>> start

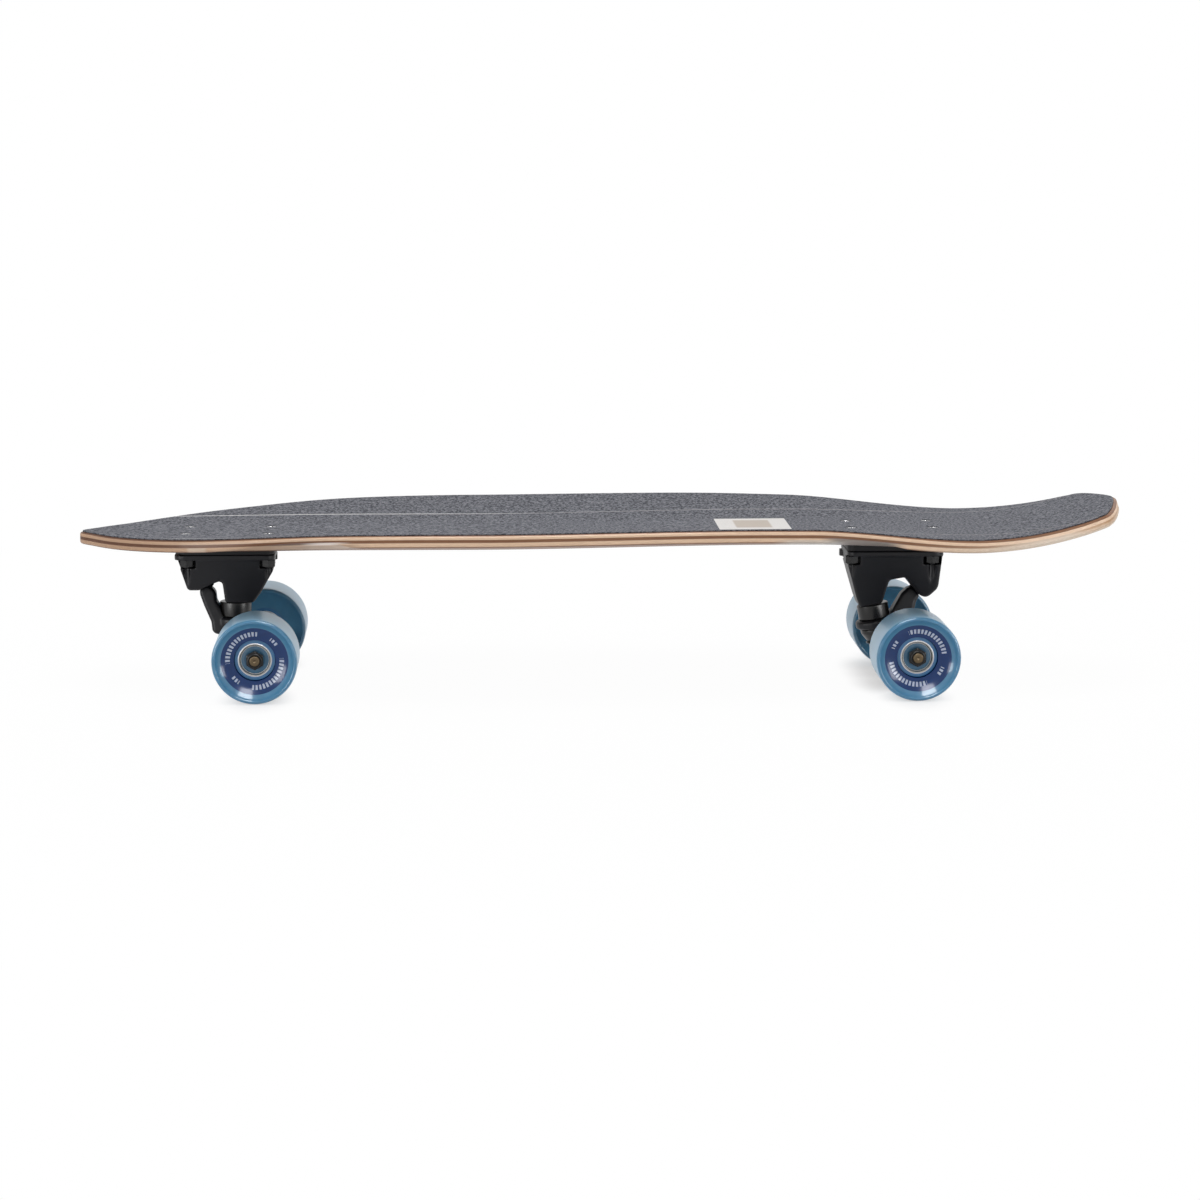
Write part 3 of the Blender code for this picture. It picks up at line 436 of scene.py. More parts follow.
# %% [markdown]
# The deck's skin is one grid: a row for each place along the outline and a column for each place
# round the section. Both edges are rounded by moving in along the outline's normal while moving
# down. The bolt holes are cut afterwards, all eight at once, with one Boolean.

# %% A tool for round holes
def evaluated(obj):
    """The object's mesh as its modifiers leave it; the object itself is removed."""
    mesh = bpy.data.meshes.new_from_object(obj.evaluated_get(bpy.context.evaluated_depsgraph_get()))
    mesh.name = obj.name
    bpy.data.objects.remove(obj)
    return mesh


def revolve(profile, count, reach=None):
    """Turn a profile of (radius, height) round the Z axis: rows are angles, columns the profile."""
    angle = (np.arange(count) * 2 * math.pi / count)[:, None]
    radius, height = np.asarray(profile, float).T
    if reach is not None:
        radius = reach(radius[None, :], height[None, :], angle)
    height = np.broadcast_to(height, (count, len(height)))
    return np.stack((radius * np.cos(angle), radius * np.sin(angle), height), -1)


def drilled(mesh, profile, seats):
    """The mesh with a turned hole at each seat, the point that the profile is measured from."""
    tool = revolve(profile, 40)
    holes = from_grids("drill", [(tool + np.array(seat), True, False) for seat in seats])
    cutter = bpy.data.objects.new("drill", holes)
    body = bpy.data.objects.new(mesh.name, mesh)
    for obj in (cutter, body):
        bpy.context.scene.collection.objects.link(obj)
    cut = body.modifiers.new("holes", "BOOLEAN")
    cut.operation, cut.solver, cut.object = "DIFFERENCE", "EXACT", cutter
    bpy.context.view_layer.update()
    made = evaluated(body)
    bpy.data.objects.remove(cutter)
    return made


BOLT_LONG, BOLT_WIDE, BOLT_RECESS = 63.5 * MM, 41.3 * MM, 0.4 * MM
BOLTS = []
for truck_name, truck in TRUCKS.items():
    for number, (along, across) in enumerate(((-1, -1), (-1, 1), (1, -1), (1, 1)), 1):
        x = truck["axle"] + truck["turn"] * (truck["bolts"] + along * BOLT_LONG / 2)
        y = truck["turn"] * across * BOLT_WIDE / 2
        top = float(wood_top(x, y)) + GRIP_RISE - BOLT_RECESS
        BOLTS.append((f"{truck_name}_bolt_{number}", truck, x, y, top))
# The hole is wide above the head, narrows with the countersink and then clears the shaft.
SHAFT_HOLE, HEAD_HOLE = 2.6 * MM, 5.0 * MM
HOLE = ((0.0, 3 * MM), (HEAD_HOLE, 3 * MM), (HEAD_HOLE, 0.0), (SHAFT_HOLE, -2.7 * MM),
        (SHAFT_HOLE, -20 * MM), (0.0, -20 * MM))
SEATS = [(x, y, top) for _, _, x, y, top in BOLTS]
print(len(BOLTS), "bolt holes")

# %% [markdown]
# ### Finish of the wood
# Every point of the deck keeps its depth under the upper face in the attribute `ply_depth`. The
# finish reads the ply from it, so the plies show as lines along the edge and as contours where a
# wheel well is sanded through them. Long thin noise along the board is the grain, and a clear
# coat gives the lacquer.

# %% Maple ply
material, paint = start_paint("maple")
depth = paint.node("Attribute", {"attribute_name": "ply_depth"}, {}, "Fac") * 1000
wander = noise(paint, 60, 2.0, place_on(paint, (0.4, 1.0, 1.0))) - 0.5
depth = depth + wander * 0.35
along = part_of(place_on(paint), "X") * 1000
shaded_nose, tail = 1 - step(along, -380, -150), step(along, 215, 335)
lit_tail, tip = step(along, 285, 330), step(along, 352, 376)
pale = between(depth - tail * 0.75, 0.95, 3.25, 0.30) + between(depth, 5.65, 8.55, 0.45)
grain = noise(paint, 0.5, 3.0, place_on(paint, (0.012, 1.0, 1.0)), 0.6)
fleck = noise(paint, 2.4, 2.0, place_on(paint, (0.08, 1.0, 1.0)), 0.6)
light_wood = mix(grain, (0.64, 0.42, 0.27), (0.90, 0.68, 0.50))
# Towards the nose both woods are painted darker: painted shade.
light_wood = mix(shaded_nose * 0.75, light_wood, (0.33, 0.19, 0.115))
dark_wood = mix(grain, (0.135, 0.058, 0.028), (0.235, 0.108, 0.055))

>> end

To do: All of the material above needs to be copied exactly.

Exercise response:
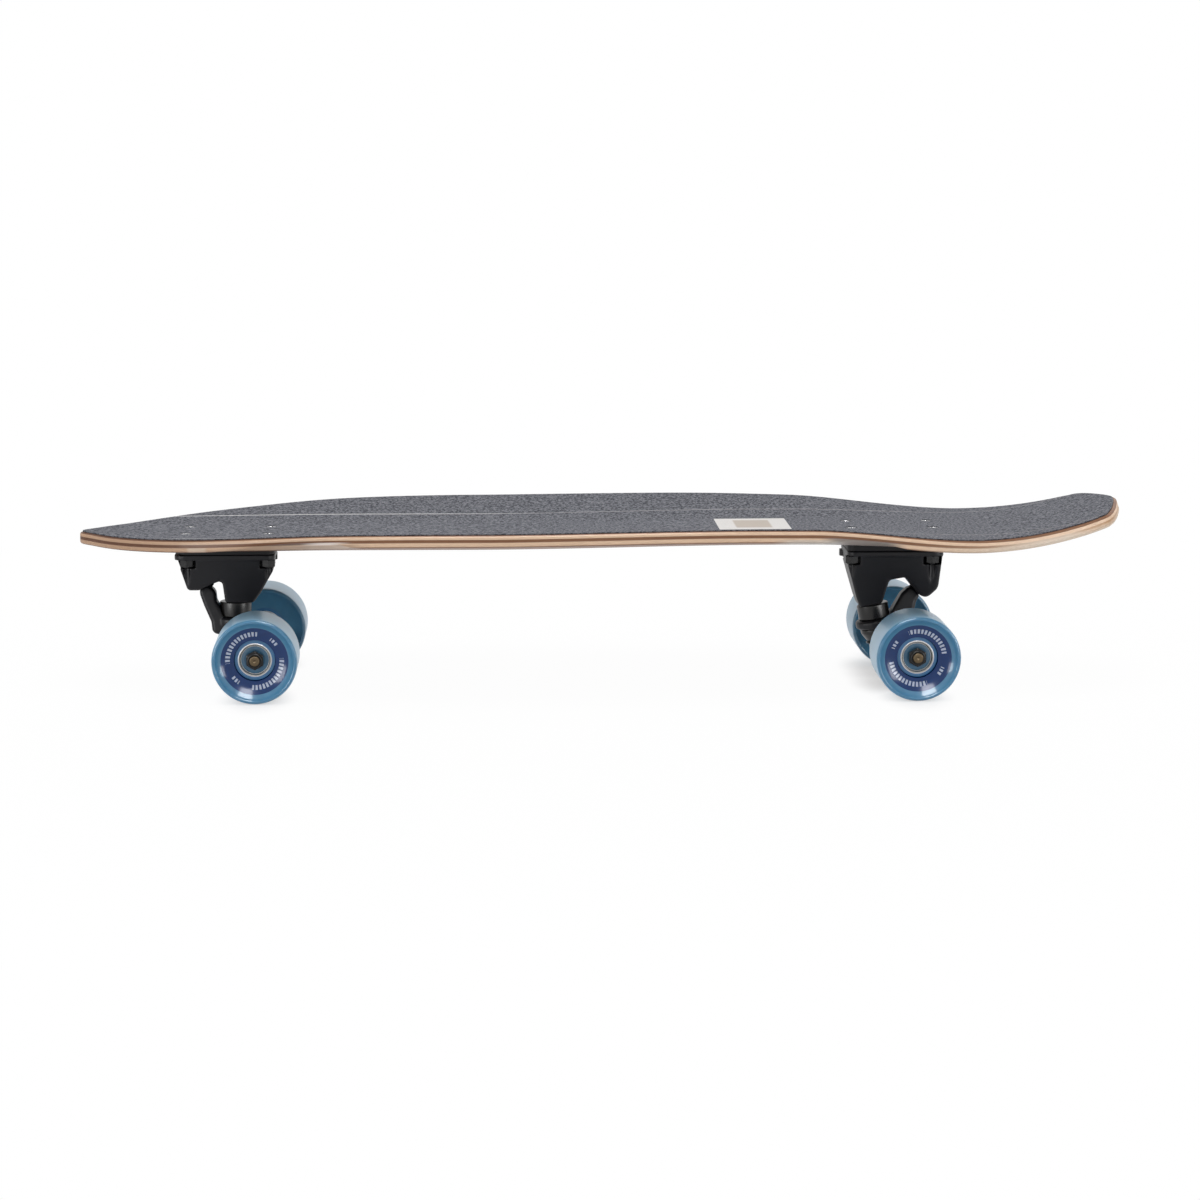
Write part 3 of the Blender code for this picture. It picks up at line 436 of scene.py. More parts follow.
# %% [markdown]
# The deck's skin is one grid: a row for each place along the outline and a column for each place
# round the section. Both edges are rounded by moving in along the outline's normal while moving
# down. The bolt holes are cut afterwards, all eight at once, with one Boolean.

# %% A tool for round holes
def evaluated(obj):
    """The object's mesh as its modifiers leave it; the object itself is removed."""
    mesh = bpy.data.meshes.new_from_object(obj.evaluated_get(bpy.context.evaluated_depsgraph_get()))
    mesh.name = obj.name
    bpy.data.objects.remove(obj)
    return mesh


def revolve(profile, count, reach=None):
    """Turn a profile of (radius, height) round the Z axis: rows are angles, columns the profile."""
    angle = (np.arange(count) * 2 * math.pi / count)[:, None]
    radius, height = np.asarray(profile, float).T
    if reach is not None:
        radius = reach(radius[None, :], height[None, :], angle)
    height = np.broadcast_to(height, (count, len(height)))
    return np.stack((radius * np.cos(angle), radius * np.sin(angle), height), -1)


def drilled(mesh, profile, seats):
    """The mesh with a turned hole at each seat, the point that the profile is measured from."""
    tool = revolve(profile, 40)
    holes = from_grids("drill", [(tool + np.array(seat), True, False) for seat in seats])
    cutter = bpy.data.objects.new("drill", holes)
    body = bpy.data.objects.new(mesh.name, mesh)
    for obj in (cutter, body):
        bpy.context.scene.collection.objects.link(obj)
    cut = body.modifiers.new("holes", "BOOLEAN")
    cut.operation, cut.solver, cut.object = "DIFFERENCE", "EXACT", cutter
    bpy.context.view_layer.update()
    made = evaluated(body)
    bpy.data.objects.remove(cutter)
    return made


BOLT_LONG, BOLT_WIDE, BOLT_RECESS = 63.5 * MM, 41.3 * MM, 0.4 * MM
BOLTS = []
for truck_name, truck in TRUCKS.items():
    for number, (along, across) in enumerate(((-1, -1), (-1, 1), (1, -1), (1, 1)), 1):
        x = truck["axle"] + truck["turn"] * (truck["bolts"] + along * BOLT_LONG / 2)
        y = truck["turn"] * across * BOLT_WIDE / 2
        top = float(wood_top(x, y)) + GRIP_RISE - BOLT_RECESS
        BOLTS.append((f"{truck_name}_bolt_{number}", truck, x, y, top))
# The hole is wide above the head, narrows with the countersink and then clears the shaft.
SHAFT_HOLE, HEAD_HOLE = 2.6 * MM, 5.0 * MM
HOLE = ((0.0, 3 * MM), (HEAD_HOLE, 3 * MM), (HEAD_HOLE, 0.0), (SHAFT_HOLE, -2.7 * MM),
        (SHAFT_HOLE, -20 * MM), (0.0, -20 * MM))
SEATS = [(x, y, top) for _, _, x, y, top in BOLTS]
print(len(BOLTS), "bolt holes")

# %% [markdown]
# ### Finish of the wood
# Every point of the deck keeps its depth under the upper face in the attribute `ply_depth`. The
# finish reads the ply from it, so the plies show as lines along the edge and as contours where a
# wheel well is sanded through them. Long thin noise along the board is the grain, and a clear
# coat gives the lacquer.

# %% Maple ply
material, paint = start_paint("maple")
depth = paint.node("Attribute", {"attribute_name": "ply_depth"}, {}, "Fac") * 1000
wander = noise(paint, 60, 2.0, place_on(paint, (0.4, 1.0, 1.0))) - 0.5
depth = depth + wander * 0.35
along = part_of(place_on(paint), "X") * 1000
shaded_nose, tail = 1 - step(along, -380, -150), step(along, 215, 335)
lit_tail, tip = step(along, 285, 330), step(along, 352, 376)
pale = between(depth - tail * 0.75, 0.95, 3.25, 0.30) + between(depth, 5.65, 8.55, 0.45)
grain = noise(paint, 0.5, 3.0, place_on(paint, (0.012, 1.0, 1.0)), 0.6)
fleck = noise(paint, 2.4, 2.0, place_on(paint, (0.08, 1.0, 1.0)), 0.6)
light_wood = mix(grain, (0.64, 0.42, 0.27), (0.90, 0.68, 0.50))
# Towards the nose both woods are painted darker: painted shade.
light_wood = mix(shaded_nose * 0.75, light_wood, (0.33, 0.19, 0.115))
dark_wood = mix(grain, (0.135, 0.058, 0.028), (0.235, 0.108, 0.055))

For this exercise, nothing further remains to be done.